Records:
++++++++++

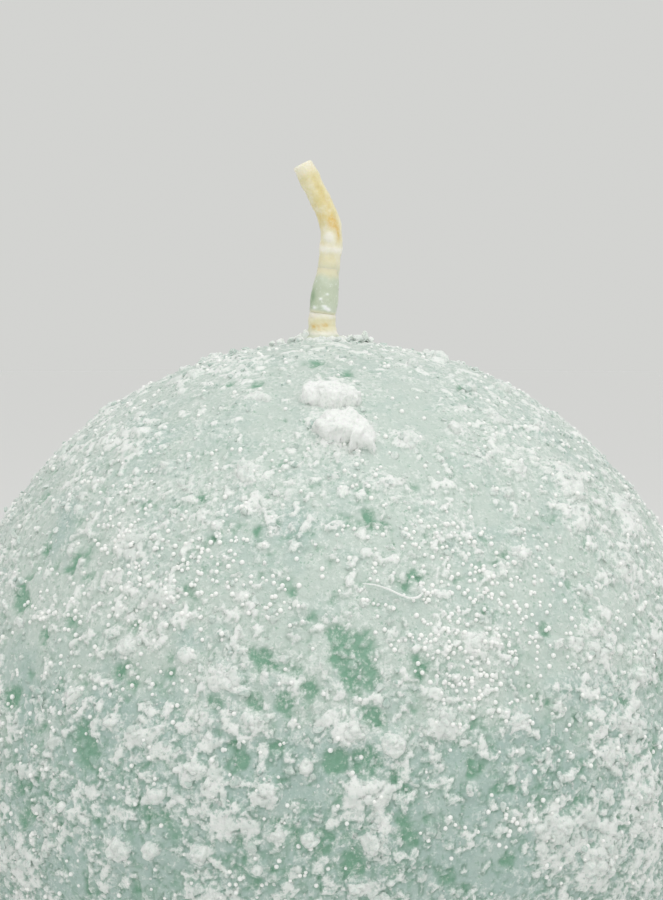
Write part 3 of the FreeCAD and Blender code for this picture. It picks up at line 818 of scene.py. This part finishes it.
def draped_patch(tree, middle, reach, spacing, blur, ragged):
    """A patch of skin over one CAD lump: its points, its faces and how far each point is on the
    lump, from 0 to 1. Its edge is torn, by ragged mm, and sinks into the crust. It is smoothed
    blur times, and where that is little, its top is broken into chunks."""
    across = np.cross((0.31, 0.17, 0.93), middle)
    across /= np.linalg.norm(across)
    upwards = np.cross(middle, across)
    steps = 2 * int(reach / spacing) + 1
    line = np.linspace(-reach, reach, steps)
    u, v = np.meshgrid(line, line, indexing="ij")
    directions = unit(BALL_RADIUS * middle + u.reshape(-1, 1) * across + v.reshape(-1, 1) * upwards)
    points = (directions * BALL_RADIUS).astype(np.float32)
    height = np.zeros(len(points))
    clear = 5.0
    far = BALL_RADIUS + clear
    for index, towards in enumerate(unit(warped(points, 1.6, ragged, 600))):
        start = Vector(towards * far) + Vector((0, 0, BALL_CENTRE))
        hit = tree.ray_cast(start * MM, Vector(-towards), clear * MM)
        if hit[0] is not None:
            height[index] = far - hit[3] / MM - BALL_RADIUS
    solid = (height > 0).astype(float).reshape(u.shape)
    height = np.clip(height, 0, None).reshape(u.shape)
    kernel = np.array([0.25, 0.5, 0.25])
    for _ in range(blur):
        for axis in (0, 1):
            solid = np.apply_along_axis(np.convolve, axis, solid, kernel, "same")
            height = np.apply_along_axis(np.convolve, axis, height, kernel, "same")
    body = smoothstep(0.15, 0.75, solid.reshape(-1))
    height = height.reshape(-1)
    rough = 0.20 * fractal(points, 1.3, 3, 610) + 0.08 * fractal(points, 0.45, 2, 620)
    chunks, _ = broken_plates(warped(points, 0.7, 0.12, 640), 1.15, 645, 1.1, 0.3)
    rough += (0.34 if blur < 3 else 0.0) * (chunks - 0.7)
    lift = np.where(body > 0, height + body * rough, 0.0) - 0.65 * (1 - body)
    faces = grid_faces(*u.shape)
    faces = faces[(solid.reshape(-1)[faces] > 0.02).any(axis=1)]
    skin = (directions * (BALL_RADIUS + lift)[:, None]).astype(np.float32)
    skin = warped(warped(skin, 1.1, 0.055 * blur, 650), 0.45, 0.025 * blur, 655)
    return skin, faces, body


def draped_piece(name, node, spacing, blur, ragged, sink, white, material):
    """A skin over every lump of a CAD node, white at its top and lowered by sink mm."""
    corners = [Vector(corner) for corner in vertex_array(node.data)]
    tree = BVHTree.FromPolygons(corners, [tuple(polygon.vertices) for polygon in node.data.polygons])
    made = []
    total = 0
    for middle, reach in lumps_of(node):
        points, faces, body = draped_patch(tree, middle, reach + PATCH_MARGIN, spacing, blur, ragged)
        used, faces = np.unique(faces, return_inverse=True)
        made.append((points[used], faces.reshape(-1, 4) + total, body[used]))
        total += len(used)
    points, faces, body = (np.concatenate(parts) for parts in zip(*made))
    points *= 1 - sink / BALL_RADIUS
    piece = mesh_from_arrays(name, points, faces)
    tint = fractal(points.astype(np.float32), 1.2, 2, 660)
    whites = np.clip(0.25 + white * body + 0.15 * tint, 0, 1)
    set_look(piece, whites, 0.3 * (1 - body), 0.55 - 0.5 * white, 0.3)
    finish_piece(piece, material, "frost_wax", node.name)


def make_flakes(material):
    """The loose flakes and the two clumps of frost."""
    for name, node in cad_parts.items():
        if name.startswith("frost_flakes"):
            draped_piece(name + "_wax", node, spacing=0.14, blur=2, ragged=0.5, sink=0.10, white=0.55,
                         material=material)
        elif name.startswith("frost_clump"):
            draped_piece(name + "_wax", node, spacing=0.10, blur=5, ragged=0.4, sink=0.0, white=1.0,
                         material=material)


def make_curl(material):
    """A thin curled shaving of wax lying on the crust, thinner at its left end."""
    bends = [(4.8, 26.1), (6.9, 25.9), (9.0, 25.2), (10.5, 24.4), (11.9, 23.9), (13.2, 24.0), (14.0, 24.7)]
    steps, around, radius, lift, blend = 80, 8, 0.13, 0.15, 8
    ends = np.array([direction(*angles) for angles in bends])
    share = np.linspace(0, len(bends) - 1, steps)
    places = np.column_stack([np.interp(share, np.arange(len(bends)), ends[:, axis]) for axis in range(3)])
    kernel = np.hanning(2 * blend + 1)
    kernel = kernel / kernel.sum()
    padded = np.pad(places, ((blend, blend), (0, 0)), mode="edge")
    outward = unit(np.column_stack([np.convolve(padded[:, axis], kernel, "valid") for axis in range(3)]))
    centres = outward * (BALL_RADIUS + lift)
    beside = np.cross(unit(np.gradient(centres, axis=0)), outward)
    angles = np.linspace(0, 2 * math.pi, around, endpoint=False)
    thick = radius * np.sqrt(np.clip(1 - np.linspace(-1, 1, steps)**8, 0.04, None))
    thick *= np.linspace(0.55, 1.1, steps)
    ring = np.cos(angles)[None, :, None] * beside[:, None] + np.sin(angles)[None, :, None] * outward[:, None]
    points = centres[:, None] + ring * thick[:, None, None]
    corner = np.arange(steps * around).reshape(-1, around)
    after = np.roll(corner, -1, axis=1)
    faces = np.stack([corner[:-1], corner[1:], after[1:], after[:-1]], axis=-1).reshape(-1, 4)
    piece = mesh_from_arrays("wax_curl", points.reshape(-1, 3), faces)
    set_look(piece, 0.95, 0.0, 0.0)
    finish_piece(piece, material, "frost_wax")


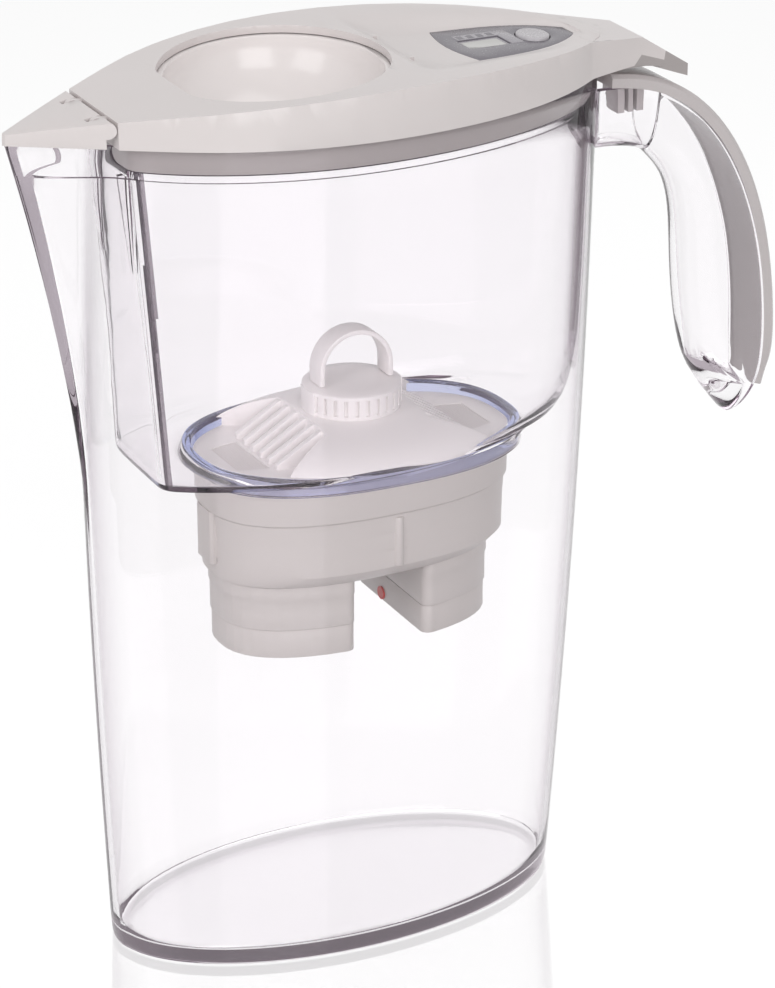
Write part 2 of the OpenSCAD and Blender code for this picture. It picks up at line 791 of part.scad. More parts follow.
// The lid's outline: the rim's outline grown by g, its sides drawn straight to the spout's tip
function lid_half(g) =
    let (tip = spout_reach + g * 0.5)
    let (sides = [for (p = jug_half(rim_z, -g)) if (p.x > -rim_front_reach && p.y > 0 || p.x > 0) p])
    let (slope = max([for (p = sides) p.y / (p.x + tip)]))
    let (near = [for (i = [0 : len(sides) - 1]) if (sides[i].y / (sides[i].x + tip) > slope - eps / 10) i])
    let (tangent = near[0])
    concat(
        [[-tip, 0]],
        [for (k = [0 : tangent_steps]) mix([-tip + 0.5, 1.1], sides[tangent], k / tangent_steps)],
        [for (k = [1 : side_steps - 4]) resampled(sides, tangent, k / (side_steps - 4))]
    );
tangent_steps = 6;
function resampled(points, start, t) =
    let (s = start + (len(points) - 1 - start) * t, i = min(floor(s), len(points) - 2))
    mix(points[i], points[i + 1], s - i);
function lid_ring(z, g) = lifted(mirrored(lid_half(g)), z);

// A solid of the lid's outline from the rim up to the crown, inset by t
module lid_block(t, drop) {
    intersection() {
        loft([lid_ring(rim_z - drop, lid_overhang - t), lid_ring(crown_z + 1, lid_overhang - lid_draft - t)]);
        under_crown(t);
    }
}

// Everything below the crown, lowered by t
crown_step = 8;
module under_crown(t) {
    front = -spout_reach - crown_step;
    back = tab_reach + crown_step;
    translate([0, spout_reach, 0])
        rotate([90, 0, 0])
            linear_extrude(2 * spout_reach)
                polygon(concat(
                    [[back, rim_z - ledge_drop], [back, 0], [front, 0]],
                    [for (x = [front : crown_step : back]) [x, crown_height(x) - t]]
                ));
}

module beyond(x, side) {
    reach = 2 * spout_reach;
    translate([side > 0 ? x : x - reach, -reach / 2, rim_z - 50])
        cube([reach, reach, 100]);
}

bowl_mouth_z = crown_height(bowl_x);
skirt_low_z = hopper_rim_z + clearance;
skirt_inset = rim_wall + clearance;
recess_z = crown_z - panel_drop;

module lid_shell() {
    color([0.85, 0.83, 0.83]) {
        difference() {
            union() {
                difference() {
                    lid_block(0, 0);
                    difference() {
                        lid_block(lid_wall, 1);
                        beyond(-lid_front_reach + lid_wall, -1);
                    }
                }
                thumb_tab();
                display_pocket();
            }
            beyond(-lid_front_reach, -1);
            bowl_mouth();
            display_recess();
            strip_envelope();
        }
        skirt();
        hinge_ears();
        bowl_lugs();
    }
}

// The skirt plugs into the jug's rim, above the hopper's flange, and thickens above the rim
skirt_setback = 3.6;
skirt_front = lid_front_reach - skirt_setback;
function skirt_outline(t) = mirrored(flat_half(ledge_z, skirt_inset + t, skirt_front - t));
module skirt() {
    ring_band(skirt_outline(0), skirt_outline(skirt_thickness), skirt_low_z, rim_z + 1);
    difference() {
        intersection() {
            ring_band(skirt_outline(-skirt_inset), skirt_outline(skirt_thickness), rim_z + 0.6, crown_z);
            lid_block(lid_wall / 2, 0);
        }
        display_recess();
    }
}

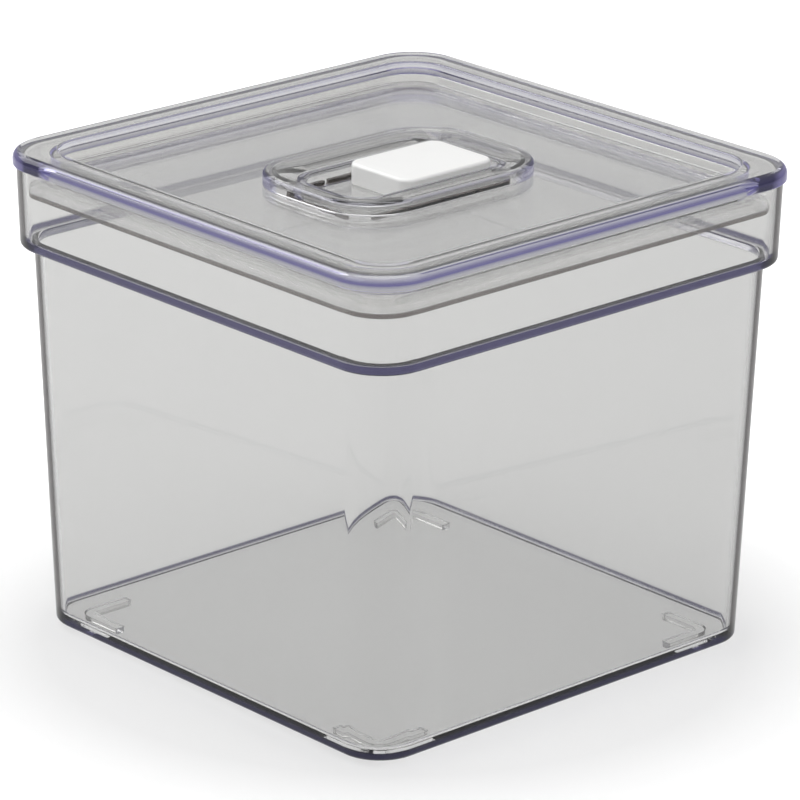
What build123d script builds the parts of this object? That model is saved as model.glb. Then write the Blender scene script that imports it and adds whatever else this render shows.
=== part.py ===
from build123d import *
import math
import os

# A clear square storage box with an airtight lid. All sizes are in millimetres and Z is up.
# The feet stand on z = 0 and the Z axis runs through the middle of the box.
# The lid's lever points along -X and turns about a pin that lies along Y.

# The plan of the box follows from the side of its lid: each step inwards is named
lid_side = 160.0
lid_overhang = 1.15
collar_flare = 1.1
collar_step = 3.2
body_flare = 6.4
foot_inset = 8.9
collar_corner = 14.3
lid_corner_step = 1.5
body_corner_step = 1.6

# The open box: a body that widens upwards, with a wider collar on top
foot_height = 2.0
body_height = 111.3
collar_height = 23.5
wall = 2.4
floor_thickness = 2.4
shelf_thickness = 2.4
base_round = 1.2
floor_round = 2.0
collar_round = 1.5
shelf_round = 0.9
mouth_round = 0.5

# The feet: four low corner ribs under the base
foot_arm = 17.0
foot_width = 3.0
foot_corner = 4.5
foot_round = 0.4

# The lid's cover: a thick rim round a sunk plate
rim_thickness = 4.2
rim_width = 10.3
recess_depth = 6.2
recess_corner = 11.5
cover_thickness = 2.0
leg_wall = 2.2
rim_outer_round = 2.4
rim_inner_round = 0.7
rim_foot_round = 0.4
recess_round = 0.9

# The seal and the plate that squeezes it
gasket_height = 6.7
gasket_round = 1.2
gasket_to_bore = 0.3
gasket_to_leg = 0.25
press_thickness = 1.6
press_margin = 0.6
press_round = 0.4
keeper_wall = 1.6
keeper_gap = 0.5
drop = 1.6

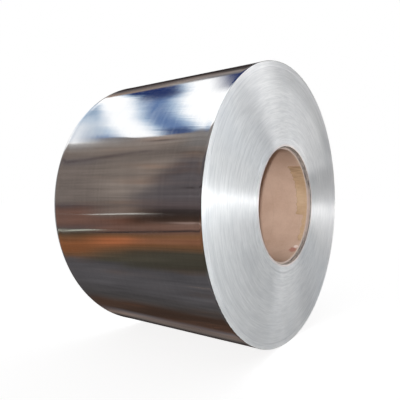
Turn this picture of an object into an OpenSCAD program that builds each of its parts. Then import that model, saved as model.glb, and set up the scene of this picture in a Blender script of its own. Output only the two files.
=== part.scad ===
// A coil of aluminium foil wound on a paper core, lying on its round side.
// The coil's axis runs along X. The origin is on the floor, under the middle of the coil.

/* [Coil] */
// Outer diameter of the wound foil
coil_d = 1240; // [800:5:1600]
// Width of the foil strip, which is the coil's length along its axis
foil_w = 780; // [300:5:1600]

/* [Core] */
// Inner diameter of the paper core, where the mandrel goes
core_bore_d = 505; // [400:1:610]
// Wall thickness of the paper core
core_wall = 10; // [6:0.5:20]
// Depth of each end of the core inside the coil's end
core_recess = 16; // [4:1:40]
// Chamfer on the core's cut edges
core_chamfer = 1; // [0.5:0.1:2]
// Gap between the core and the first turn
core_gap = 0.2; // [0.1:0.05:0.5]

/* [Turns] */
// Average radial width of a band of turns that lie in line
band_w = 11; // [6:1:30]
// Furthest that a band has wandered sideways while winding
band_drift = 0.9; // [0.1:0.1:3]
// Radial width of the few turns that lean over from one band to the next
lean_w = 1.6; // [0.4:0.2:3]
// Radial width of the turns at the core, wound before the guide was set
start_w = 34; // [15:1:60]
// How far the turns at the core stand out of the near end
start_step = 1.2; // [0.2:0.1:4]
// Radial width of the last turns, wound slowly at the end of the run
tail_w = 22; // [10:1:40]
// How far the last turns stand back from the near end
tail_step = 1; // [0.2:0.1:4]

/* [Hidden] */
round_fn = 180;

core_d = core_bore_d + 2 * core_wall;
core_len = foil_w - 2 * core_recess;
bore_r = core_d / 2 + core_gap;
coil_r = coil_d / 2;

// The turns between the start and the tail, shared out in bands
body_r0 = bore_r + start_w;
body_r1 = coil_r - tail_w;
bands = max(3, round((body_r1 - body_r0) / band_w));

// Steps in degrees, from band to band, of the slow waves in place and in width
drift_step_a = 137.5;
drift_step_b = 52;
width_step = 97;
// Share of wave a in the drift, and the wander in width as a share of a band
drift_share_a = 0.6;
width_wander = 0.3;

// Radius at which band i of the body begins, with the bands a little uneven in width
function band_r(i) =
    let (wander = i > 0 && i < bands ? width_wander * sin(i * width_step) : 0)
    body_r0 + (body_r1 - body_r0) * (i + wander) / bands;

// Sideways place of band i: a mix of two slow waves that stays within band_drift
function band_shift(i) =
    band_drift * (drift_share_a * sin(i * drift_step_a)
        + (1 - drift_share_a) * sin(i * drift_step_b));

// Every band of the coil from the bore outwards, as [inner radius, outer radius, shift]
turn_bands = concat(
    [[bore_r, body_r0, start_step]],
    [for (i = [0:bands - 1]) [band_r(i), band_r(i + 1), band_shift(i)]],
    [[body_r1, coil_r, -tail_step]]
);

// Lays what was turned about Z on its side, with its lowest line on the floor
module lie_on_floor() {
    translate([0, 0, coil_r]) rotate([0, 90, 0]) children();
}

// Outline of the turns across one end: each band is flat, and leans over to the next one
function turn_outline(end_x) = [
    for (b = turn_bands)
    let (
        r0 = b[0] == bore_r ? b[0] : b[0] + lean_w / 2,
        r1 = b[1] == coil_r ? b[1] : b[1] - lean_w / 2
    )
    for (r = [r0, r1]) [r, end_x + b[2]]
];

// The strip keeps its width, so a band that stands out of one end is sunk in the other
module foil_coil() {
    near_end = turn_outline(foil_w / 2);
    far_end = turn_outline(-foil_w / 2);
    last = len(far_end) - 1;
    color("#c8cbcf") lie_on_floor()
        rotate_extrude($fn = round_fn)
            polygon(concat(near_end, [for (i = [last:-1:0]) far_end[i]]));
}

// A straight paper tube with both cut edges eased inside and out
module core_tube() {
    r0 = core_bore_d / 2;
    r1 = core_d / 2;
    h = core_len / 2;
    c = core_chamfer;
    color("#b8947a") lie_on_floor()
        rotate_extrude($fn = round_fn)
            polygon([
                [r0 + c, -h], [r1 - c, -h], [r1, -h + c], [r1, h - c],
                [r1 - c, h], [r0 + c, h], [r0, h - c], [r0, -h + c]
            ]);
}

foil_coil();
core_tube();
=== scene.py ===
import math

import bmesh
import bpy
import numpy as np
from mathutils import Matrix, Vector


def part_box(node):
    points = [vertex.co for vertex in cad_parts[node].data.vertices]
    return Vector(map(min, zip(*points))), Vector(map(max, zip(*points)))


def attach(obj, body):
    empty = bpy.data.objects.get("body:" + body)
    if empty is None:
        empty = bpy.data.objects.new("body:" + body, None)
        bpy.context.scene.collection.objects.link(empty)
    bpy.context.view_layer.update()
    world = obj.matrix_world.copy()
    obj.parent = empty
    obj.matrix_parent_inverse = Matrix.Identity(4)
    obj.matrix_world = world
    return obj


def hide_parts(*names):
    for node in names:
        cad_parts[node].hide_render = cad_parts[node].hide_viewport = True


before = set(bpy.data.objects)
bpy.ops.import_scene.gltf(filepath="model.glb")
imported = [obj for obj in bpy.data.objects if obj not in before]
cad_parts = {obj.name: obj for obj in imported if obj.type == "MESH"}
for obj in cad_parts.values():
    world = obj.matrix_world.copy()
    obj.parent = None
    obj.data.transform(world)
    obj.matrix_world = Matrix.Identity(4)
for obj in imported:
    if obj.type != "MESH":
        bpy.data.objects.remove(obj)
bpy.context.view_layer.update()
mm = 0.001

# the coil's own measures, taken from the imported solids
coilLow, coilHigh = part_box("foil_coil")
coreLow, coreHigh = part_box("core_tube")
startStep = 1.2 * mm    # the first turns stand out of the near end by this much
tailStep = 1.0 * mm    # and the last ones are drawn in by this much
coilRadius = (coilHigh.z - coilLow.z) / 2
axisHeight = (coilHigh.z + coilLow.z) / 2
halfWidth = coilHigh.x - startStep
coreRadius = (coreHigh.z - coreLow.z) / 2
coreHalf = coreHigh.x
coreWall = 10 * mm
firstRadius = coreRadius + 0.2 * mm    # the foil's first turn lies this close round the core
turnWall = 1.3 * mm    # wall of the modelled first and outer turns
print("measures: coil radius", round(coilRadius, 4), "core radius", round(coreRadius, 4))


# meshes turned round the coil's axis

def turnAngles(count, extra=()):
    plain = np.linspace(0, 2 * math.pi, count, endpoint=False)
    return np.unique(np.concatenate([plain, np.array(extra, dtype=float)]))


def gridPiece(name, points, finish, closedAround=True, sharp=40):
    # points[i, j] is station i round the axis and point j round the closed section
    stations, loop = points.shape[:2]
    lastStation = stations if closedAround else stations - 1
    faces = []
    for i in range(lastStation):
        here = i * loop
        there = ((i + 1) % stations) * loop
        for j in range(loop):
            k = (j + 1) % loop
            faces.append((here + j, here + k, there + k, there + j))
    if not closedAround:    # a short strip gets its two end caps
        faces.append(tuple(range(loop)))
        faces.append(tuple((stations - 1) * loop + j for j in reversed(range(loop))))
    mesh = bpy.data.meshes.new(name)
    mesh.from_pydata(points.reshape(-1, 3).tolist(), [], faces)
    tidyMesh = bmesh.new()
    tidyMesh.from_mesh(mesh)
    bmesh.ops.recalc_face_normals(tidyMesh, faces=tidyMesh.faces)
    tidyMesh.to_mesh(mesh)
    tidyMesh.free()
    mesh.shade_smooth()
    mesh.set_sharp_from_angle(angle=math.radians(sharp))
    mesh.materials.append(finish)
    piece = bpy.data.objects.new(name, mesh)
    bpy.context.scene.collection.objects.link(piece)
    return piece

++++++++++

• [What you have to do]
Print only the run of lines that begins with the line containing "in the other" and ends with the line containing "obj.data.transform(world)", both included, exactly as they read.

• [Task answer]
// The strip keeps its width, so a band that stands out of one end is sunk in the other
module foil_coil() {
    near_end = turn_outline(foil_w / 2);
    far_end = turn_outline(-foil_w / 2);
    last = len(far_end) - 1;
    color("#c8cbcf") lie_on_floor()
        rotate_extrude($fn = round_fn)
            polygon(concat(near_end, [for (i = [last:-1:0]) far_end[i]]));
}

// A straight paper tube with both cut edges eased inside and out
module core_tube() {
    r0 = core_bore_d / 2;
    r1 = core_d / 2;
    h = core_len / 2;
    c = core_chamfer;
    color("#b8947a") lie_on_floor()
        rotate_extrude($fn = round_fn)
            polygon([
                [r0 + c, -h], [r1 - c, -h], [r1, -h + c], [r1, h - c],
                [r1 - c, h], [r0 + c, h], [r0, h - c], [r0, -h + c]
            ]);
}

foil_coil();
core_tube();
=== scene.py ===
import math

import bmesh
import bpy
import numpy as np
from mathutils import Matrix, Vector


def part_box(node):
    points = [vertex.co for vertex in cad_parts[node].data.vertices]
    return Vector(map(min, zip(*points))), Vector(map(max, zip(*points)))


def attach(obj, body):
    empty = bpy.data.objects.get("body:" + body)
    if empty is None:
        empty = bpy.data.objects.new("body:" + body, None)
        bpy.context.scene.collection.objects.link(empty)
    bpy.context.view_layer.update()
    world = obj.matrix_world.copy()
    obj.parent = empty
    obj.matrix_parent_inverse = Matrix.Identity(4)
    obj.matrix_world = world
    return obj


def hide_parts(*names):
    for node in names:
        cad_parts[node].hide_render = cad_parts[node].hide_viewport = True


before = set(bpy.data.objects)
bpy.ops.import_scene.gltf(filepath="model.glb")
imported = [obj for obj in bpy.data.objects if obj not in before]
cad_parts = {obj.name: obj for obj in imported if obj.type == "MESH"}
for obj in cad_parts.values():
    world = obj.matrix_world.copy()
    obj.parent = None
    obj.data.transform(world)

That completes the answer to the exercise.